*OBJECTIVE*. Return the first line, the line containing "# Butt hinge", and every line between them, exactly as they stand.

*SOURCE DATA*.
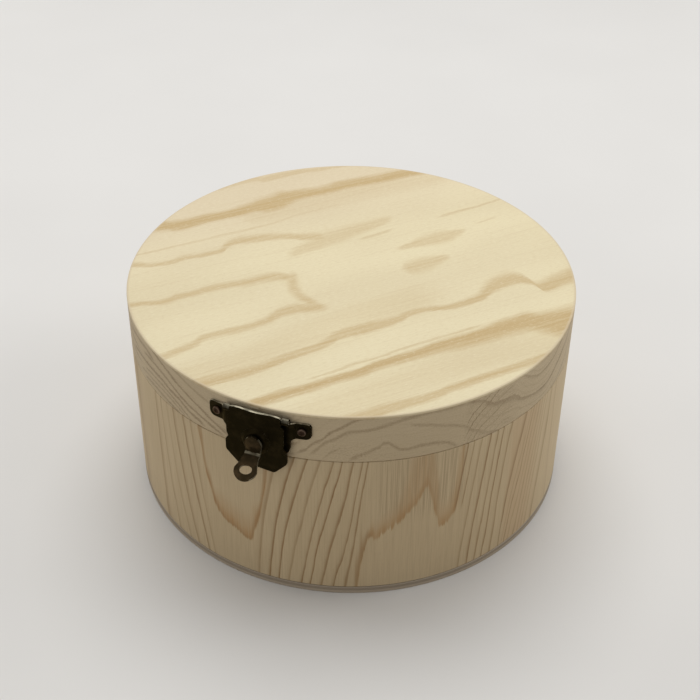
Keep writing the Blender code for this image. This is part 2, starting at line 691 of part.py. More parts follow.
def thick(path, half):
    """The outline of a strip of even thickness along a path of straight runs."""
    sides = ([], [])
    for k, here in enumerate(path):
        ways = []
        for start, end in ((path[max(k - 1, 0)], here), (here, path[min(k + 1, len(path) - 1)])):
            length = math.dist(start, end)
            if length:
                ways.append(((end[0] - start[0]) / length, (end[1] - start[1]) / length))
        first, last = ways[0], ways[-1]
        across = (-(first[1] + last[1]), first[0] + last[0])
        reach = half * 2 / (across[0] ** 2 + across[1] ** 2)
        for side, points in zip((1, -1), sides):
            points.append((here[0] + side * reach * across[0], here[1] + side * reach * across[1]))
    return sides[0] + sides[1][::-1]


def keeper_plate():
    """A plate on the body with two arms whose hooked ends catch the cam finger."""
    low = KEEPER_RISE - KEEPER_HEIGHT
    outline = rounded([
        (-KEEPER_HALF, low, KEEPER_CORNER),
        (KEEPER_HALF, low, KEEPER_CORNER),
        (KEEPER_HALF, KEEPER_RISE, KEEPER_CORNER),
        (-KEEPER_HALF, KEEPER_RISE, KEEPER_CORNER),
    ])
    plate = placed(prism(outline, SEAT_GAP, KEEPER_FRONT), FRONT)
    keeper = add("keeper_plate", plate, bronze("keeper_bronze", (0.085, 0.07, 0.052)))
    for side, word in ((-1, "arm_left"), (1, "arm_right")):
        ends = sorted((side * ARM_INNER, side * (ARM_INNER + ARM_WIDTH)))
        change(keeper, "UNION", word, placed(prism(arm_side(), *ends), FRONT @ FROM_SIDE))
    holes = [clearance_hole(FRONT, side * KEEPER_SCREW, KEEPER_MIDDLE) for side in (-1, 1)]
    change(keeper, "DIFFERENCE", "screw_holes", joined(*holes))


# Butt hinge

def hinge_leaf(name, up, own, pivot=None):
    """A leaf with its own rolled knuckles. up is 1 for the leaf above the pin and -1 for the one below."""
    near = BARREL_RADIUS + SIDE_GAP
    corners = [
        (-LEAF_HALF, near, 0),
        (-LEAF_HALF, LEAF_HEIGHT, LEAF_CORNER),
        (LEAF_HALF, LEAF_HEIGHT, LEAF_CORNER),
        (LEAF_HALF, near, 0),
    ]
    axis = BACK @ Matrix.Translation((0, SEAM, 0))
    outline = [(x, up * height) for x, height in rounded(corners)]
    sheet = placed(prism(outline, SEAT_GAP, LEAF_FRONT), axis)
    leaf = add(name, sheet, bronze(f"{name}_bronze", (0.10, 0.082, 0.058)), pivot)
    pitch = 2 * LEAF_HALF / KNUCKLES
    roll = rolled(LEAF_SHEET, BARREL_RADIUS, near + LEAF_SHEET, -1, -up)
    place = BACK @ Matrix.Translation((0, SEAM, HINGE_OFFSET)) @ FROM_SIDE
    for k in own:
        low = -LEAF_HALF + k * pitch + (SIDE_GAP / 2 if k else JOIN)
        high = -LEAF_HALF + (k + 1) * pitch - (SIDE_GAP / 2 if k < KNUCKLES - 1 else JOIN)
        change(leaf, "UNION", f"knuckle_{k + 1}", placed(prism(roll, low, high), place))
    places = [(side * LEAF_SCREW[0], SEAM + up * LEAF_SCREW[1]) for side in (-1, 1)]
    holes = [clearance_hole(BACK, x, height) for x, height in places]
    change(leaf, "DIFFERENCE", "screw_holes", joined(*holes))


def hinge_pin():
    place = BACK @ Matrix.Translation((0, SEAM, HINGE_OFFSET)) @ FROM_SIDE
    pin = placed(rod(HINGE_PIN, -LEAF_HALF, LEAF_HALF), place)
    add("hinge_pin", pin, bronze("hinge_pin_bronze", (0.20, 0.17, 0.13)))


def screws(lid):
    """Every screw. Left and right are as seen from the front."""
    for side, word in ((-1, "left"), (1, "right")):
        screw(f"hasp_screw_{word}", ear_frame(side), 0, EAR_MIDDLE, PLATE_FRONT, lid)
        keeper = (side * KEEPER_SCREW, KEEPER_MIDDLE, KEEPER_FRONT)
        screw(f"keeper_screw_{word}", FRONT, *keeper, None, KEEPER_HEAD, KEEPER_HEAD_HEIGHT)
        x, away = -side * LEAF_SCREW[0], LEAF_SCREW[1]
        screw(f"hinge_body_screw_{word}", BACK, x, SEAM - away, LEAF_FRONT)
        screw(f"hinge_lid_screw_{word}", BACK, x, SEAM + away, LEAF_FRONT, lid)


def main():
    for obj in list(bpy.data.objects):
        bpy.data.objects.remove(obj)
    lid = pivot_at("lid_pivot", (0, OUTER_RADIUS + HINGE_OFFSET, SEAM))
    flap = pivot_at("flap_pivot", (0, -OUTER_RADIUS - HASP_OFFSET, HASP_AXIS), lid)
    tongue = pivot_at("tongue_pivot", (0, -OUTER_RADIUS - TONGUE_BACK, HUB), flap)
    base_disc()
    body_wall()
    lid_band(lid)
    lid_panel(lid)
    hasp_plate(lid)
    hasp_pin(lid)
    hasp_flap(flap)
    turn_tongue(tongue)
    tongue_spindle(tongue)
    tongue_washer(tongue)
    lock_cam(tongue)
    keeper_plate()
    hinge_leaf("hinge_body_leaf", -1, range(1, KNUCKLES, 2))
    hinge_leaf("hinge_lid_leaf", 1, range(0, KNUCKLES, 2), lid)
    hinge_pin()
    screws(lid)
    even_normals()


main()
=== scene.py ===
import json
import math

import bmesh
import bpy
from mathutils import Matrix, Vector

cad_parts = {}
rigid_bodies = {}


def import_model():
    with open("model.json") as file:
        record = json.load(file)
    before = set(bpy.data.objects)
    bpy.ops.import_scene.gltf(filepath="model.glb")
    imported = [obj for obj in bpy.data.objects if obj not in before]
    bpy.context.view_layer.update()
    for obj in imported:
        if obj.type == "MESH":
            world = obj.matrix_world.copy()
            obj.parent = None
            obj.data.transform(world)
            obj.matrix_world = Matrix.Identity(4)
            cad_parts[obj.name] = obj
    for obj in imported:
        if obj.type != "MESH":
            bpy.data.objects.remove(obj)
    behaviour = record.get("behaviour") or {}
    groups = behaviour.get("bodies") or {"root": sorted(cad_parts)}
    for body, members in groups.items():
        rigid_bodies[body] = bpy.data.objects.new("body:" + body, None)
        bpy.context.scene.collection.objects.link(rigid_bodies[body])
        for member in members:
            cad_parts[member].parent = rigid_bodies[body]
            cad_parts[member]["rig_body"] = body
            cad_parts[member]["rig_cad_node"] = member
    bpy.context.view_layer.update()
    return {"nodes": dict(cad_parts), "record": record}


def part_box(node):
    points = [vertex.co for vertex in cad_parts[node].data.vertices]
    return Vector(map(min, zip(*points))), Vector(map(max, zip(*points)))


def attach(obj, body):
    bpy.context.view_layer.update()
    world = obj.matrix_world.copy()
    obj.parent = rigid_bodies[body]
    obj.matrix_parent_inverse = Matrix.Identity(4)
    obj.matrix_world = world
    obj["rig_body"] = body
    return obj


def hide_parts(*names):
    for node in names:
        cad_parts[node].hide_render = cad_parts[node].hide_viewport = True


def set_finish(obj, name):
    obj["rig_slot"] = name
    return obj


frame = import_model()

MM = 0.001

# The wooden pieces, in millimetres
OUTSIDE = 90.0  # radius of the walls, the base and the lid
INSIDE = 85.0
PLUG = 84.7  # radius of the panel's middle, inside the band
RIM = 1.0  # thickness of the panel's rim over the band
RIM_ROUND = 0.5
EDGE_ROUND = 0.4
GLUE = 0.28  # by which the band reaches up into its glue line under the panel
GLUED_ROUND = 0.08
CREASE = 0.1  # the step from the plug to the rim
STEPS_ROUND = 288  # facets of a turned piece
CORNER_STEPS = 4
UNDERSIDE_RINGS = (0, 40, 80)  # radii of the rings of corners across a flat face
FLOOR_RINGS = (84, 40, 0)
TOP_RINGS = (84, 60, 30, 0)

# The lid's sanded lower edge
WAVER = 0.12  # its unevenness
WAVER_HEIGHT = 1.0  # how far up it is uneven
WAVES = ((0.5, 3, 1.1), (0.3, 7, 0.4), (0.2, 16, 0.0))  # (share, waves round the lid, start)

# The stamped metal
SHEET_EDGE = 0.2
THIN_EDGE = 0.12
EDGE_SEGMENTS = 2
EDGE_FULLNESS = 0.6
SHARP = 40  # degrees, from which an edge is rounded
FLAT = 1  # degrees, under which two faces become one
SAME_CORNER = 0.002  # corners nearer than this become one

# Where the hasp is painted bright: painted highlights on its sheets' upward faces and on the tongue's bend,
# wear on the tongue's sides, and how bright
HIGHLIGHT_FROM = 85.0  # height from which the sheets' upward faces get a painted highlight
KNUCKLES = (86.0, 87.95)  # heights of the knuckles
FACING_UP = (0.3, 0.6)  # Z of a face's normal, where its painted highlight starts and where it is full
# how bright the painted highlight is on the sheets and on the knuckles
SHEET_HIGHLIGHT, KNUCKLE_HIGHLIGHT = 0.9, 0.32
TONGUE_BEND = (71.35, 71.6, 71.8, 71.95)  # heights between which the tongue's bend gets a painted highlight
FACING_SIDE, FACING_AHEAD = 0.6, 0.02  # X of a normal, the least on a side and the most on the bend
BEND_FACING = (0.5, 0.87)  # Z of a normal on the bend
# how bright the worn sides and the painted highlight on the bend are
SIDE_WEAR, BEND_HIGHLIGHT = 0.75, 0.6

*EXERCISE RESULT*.
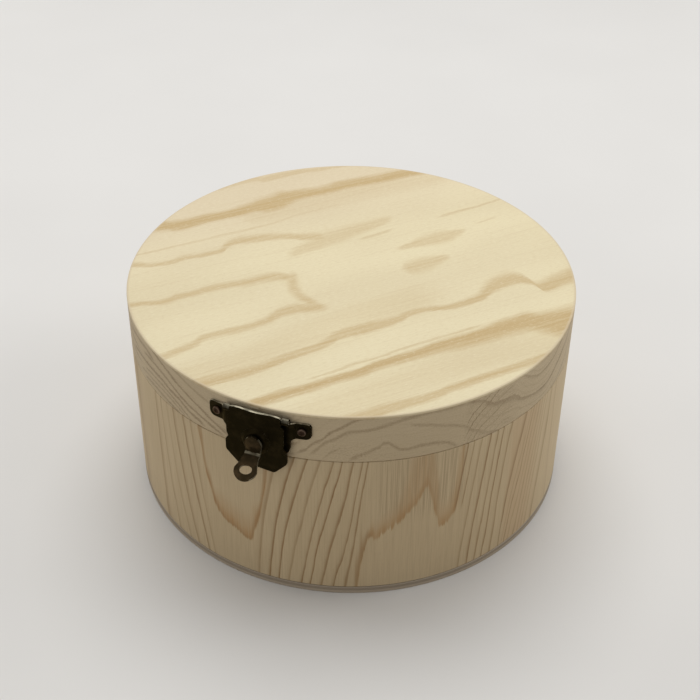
Keep writing the Blender code for this image. This is part 2, starting at line 691 of part.py. More parts follow.
def thick(path, half):
    """The outline of a strip of even thickness along a path of straight runs."""
    sides = ([], [])
    for k, here in enumerate(path):
        ways = []
        for start, end in ((path[max(k - 1, 0)], here), (here, path[min(k + 1, len(path) - 1)])):
            length = math.dist(start, end)
            if length:
                ways.append(((end[0] - start[0]) / length, (end[1] - start[1]) / length))
        first, last = ways[0], ways[-1]
        across = (-(first[1] + last[1]), first[0] + last[0])
        reach = half * 2 / (across[0] ** 2 + across[1] ** 2)
        for side, points in zip((1, -1), sides):
            points.append((here[0] + side * reach * across[0], here[1] + side * reach * across[1]))
    return sides[0] + sides[1][::-1]


def keeper_plate():
    """A plate on the body with two arms whose hooked ends catch the cam finger."""
    low = KEEPER_RISE - KEEPER_HEIGHT
    outline = rounded([
        (-KEEPER_HALF, low, KEEPER_CORNER),
        (KEEPER_HALF, low, KEEPER_CORNER),
        (KEEPER_HALF, KEEPER_RISE, KEEPER_CORNER),
        (-KEEPER_HALF, KEEPER_RISE, KEEPER_CORNER),
    ])
    plate = placed(prism(outline, SEAT_GAP, KEEPER_FRONT), FRONT)
    keeper = add("keeper_plate", plate, bronze("keeper_bronze", (0.085, 0.07, 0.052)))
    for side, word in ((-1, "arm_left"), (1, "arm_right")):
        ends = sorted((side * ARM_INNER, side * (ARM_INNER + ARM_WIDTH)))
        change(keeper, "UNION", word, placed(prism(arm_side(), *ends), FRONT @ FROM_SIDE))
    holes = [clearance_hole(FRONT, side * KEEPER_SCREW, KEEPER_MIDDLE) for side in (-1, 1)]
    change(keeper, "DIFFERENCE", "screw_holes", joined(*holes))


# Butt hinge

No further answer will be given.